**Given request:**
Quote the lines that run from the line containing "base_plate();" down to the line containing "cad_parts[obj.name] = obj". Include both of those lines, reproduce each exactly, and omit everything else.

**Given records:**
--- Begin ---
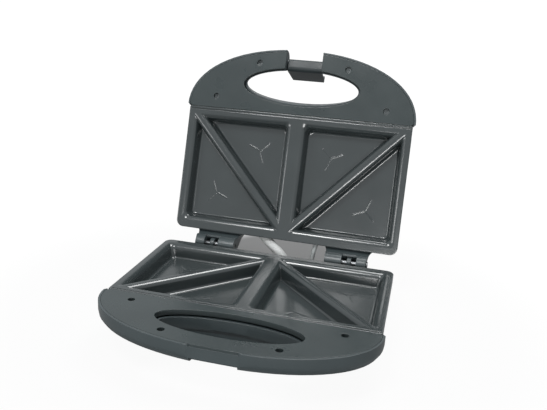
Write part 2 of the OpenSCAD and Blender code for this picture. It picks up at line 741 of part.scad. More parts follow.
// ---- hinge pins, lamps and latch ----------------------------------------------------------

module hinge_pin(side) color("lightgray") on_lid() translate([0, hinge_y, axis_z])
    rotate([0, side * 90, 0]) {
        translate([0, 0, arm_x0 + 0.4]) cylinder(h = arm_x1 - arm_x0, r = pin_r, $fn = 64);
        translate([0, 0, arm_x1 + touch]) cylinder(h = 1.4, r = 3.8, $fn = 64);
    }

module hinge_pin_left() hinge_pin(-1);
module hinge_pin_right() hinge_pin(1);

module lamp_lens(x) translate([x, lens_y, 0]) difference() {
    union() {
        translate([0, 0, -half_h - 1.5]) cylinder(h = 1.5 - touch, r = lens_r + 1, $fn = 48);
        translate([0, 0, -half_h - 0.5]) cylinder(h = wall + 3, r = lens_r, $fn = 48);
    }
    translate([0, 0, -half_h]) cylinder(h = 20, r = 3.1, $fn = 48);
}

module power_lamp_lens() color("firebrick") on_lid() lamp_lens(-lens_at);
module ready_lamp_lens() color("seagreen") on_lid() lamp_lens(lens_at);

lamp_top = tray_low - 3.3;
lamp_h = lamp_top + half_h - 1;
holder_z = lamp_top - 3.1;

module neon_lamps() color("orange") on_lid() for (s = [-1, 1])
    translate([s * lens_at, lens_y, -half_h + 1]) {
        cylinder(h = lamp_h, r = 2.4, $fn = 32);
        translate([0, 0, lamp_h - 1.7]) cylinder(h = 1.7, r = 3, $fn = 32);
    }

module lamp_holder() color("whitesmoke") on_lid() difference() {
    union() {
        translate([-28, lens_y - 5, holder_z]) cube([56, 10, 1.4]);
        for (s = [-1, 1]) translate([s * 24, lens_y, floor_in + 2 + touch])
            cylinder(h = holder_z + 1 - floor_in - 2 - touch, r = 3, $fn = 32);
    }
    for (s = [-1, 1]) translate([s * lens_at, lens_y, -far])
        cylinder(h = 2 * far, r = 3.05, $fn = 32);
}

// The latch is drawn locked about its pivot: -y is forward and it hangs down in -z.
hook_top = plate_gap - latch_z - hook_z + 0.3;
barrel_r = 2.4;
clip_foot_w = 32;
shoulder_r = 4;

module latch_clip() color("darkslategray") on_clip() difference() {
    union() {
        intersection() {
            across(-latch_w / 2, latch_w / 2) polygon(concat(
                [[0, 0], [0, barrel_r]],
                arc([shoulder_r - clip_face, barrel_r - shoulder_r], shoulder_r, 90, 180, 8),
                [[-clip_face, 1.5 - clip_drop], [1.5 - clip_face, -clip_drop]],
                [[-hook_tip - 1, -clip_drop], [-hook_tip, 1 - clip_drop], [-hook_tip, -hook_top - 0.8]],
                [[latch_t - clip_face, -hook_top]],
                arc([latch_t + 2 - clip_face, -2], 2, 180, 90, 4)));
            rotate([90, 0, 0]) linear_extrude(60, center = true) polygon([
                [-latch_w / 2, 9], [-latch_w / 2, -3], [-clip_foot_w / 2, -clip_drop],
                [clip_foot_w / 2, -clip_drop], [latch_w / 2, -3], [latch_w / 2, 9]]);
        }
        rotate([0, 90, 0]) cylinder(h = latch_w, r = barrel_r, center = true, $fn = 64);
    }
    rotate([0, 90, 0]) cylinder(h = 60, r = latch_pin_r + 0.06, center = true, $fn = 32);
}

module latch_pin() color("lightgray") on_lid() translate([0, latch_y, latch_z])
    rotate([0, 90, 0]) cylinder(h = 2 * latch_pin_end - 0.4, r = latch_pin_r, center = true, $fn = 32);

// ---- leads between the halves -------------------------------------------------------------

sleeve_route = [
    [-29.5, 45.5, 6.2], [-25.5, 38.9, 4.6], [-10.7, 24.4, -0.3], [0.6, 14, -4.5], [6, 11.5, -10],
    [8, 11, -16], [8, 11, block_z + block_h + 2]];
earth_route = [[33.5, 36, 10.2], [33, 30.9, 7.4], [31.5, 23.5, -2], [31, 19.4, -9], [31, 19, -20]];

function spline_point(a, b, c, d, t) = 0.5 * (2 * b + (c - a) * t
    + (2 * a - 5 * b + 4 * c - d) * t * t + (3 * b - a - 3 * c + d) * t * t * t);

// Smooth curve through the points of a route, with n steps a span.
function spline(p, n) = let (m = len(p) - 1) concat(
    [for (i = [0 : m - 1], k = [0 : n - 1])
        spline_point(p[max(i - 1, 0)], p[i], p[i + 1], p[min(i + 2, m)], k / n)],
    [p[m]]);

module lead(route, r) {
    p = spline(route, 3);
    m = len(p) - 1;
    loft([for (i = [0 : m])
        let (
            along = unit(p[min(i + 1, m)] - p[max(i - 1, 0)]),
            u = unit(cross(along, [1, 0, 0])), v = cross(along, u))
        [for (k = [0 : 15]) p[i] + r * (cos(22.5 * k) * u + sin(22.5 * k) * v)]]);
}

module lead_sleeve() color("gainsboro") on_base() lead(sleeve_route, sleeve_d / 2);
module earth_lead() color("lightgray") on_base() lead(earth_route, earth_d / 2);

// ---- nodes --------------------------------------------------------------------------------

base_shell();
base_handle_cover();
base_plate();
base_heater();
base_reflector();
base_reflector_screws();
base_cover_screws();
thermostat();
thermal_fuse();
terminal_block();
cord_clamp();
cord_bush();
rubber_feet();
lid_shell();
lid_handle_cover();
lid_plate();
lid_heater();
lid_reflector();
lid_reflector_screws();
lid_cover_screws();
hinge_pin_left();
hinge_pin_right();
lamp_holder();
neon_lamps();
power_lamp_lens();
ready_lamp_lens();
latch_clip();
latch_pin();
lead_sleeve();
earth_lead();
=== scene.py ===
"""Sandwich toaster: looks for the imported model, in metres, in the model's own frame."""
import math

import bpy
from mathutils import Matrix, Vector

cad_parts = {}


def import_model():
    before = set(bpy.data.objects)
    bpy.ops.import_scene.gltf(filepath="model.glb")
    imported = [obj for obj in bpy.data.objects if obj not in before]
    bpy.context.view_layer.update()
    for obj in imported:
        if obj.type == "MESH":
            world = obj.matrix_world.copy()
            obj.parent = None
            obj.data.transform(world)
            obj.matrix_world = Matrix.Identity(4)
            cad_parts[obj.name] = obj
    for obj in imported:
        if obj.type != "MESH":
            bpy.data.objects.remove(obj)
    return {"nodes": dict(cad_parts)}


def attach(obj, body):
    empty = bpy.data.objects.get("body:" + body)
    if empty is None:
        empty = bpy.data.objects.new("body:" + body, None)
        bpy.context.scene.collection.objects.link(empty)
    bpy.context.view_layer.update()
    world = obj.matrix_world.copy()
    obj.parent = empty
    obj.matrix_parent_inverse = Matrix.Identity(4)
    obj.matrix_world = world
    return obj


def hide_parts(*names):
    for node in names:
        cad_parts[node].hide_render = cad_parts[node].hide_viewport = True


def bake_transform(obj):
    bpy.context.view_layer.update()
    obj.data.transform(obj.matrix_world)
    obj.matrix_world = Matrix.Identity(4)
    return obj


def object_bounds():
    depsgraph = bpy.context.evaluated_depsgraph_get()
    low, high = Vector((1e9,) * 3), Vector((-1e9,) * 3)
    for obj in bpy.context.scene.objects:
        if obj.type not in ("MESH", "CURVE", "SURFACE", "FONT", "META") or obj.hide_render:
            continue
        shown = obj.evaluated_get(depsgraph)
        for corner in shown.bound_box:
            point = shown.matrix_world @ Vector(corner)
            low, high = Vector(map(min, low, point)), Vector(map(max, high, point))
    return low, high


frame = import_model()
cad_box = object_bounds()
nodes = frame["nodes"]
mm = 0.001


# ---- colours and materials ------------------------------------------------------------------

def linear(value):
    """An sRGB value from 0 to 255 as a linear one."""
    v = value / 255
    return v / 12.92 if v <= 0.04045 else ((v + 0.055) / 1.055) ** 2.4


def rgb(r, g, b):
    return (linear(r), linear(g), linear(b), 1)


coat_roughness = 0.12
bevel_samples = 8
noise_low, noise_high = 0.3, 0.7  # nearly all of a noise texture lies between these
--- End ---
--- Begin ---
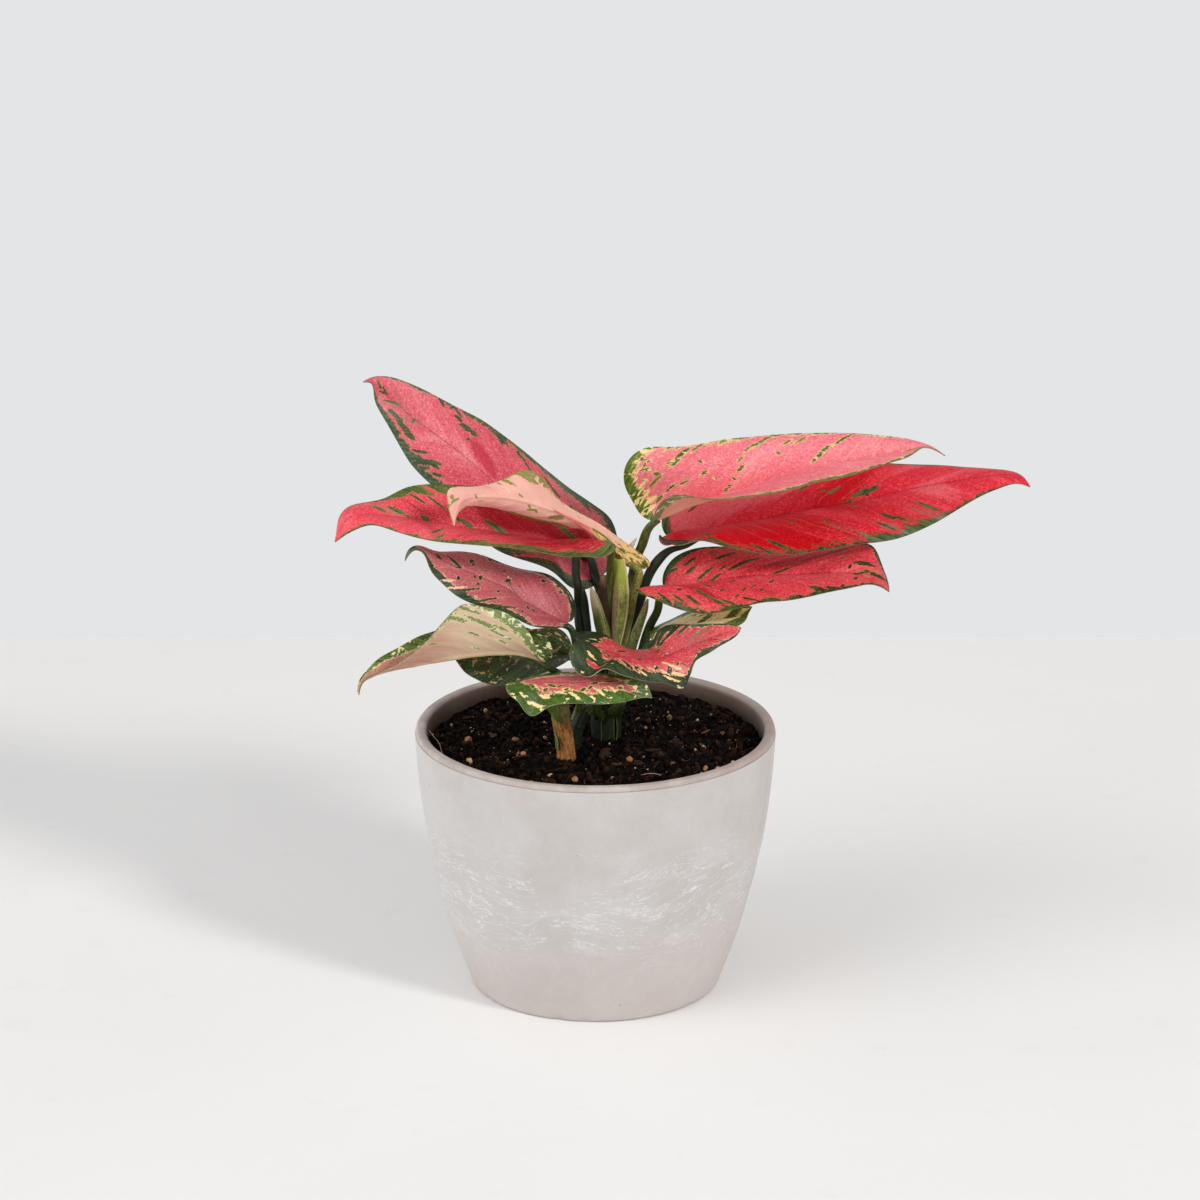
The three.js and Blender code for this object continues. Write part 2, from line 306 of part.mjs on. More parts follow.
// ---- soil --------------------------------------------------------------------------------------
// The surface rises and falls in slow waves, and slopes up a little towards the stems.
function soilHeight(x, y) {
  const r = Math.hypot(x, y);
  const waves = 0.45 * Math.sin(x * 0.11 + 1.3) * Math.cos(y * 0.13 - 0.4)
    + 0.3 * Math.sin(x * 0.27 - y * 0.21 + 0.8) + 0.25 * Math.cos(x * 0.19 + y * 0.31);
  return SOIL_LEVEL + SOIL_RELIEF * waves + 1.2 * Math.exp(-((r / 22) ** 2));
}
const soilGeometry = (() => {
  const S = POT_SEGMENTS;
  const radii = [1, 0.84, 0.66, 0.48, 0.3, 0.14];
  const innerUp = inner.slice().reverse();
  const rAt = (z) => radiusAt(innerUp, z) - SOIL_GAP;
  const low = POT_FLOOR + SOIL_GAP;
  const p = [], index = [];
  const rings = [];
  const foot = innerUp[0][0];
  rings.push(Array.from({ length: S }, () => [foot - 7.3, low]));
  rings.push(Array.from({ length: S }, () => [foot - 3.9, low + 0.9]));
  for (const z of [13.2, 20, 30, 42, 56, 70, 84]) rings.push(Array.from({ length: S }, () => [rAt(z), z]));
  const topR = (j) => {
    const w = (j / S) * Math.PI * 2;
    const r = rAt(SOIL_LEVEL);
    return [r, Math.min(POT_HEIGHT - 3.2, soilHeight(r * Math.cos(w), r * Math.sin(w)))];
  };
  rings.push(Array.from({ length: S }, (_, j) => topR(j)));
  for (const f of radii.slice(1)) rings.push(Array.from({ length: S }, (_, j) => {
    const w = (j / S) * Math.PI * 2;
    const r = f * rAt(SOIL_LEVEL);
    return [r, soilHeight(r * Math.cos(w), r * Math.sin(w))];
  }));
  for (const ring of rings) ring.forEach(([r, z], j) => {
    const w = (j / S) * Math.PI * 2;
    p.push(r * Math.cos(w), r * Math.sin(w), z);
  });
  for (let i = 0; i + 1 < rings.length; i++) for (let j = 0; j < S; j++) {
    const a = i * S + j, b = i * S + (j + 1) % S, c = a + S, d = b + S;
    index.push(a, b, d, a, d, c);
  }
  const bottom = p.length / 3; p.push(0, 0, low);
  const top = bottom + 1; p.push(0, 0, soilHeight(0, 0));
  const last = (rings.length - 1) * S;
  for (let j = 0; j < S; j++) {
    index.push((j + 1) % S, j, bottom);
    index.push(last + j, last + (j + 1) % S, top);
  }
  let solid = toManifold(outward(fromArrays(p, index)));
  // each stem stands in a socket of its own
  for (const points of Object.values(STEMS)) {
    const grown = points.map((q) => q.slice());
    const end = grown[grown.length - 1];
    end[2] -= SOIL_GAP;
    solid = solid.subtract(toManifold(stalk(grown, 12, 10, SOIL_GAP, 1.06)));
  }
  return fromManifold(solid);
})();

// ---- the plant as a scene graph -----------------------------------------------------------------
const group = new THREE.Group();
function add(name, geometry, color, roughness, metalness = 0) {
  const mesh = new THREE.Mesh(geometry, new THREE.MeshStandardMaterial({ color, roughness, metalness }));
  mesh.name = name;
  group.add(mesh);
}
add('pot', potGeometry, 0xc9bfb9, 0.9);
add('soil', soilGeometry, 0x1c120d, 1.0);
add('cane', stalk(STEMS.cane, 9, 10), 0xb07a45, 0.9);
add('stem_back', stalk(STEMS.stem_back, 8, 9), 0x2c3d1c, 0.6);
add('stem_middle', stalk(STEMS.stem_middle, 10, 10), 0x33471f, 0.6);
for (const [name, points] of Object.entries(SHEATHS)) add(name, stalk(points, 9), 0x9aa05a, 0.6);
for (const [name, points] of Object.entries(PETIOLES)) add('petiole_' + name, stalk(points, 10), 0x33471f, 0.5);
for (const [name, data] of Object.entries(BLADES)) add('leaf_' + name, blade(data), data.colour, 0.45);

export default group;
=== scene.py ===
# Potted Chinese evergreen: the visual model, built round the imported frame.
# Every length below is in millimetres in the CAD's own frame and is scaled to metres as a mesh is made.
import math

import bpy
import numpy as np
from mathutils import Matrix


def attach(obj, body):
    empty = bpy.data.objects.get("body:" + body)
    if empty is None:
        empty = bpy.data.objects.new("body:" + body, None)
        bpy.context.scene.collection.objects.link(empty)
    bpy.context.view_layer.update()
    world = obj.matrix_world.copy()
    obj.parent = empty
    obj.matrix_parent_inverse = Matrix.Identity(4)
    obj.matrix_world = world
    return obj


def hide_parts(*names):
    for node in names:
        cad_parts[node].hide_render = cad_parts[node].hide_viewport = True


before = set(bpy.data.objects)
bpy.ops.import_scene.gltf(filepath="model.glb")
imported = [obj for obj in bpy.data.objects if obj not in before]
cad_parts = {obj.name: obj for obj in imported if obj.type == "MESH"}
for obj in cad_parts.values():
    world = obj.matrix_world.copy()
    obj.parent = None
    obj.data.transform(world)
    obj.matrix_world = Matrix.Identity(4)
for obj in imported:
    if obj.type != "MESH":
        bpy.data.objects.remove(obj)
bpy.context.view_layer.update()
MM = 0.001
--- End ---
**Response:**
base_plate();
base_heater();
base_reflector();
base_reflector_screws();
base_cover_screws();
thermostat();
thermal_fuse();
terminal_block();
cord_clamp();
cord_bush();
rubber_feet();
lid_shell();
lid_handle_cover();
lid_plate();
lid_heater();
lid_reflector();
lid_reflector_screws();
lid_cover_screws();
hinge_pin_left();
hinge_pin_right();
lamp_holder();
neon_lamps();
power_lamp_lens();
ready_lamp_lens();
latch_clip();
latch_pin();
lead_sleeve();
earth_lead();
=== scene.py ===
"""Sandwich toaster: looks for the imported model, in metres, in the model's own frame."""
import math

import bpy
from mathutils import Matrix, Vector

cad_parts = {}


def import_model():
    before = set(bpy.data.objects)
    bpy.ops.import_scene.gltf(filepath="model.glb")
    imported = [obj for obj in bpy.data.objects if obj not in before]
    bpy.context.view_layer.update()
    for obj in imported:
        if obj.type == "MESH":
            world = obj.matrix_world.copy()
            obj.parent = None
            obj.data.transform(world)
            obj.matrix_world = Matrix.Identity(4)
            cad_parts[obj.name] = obj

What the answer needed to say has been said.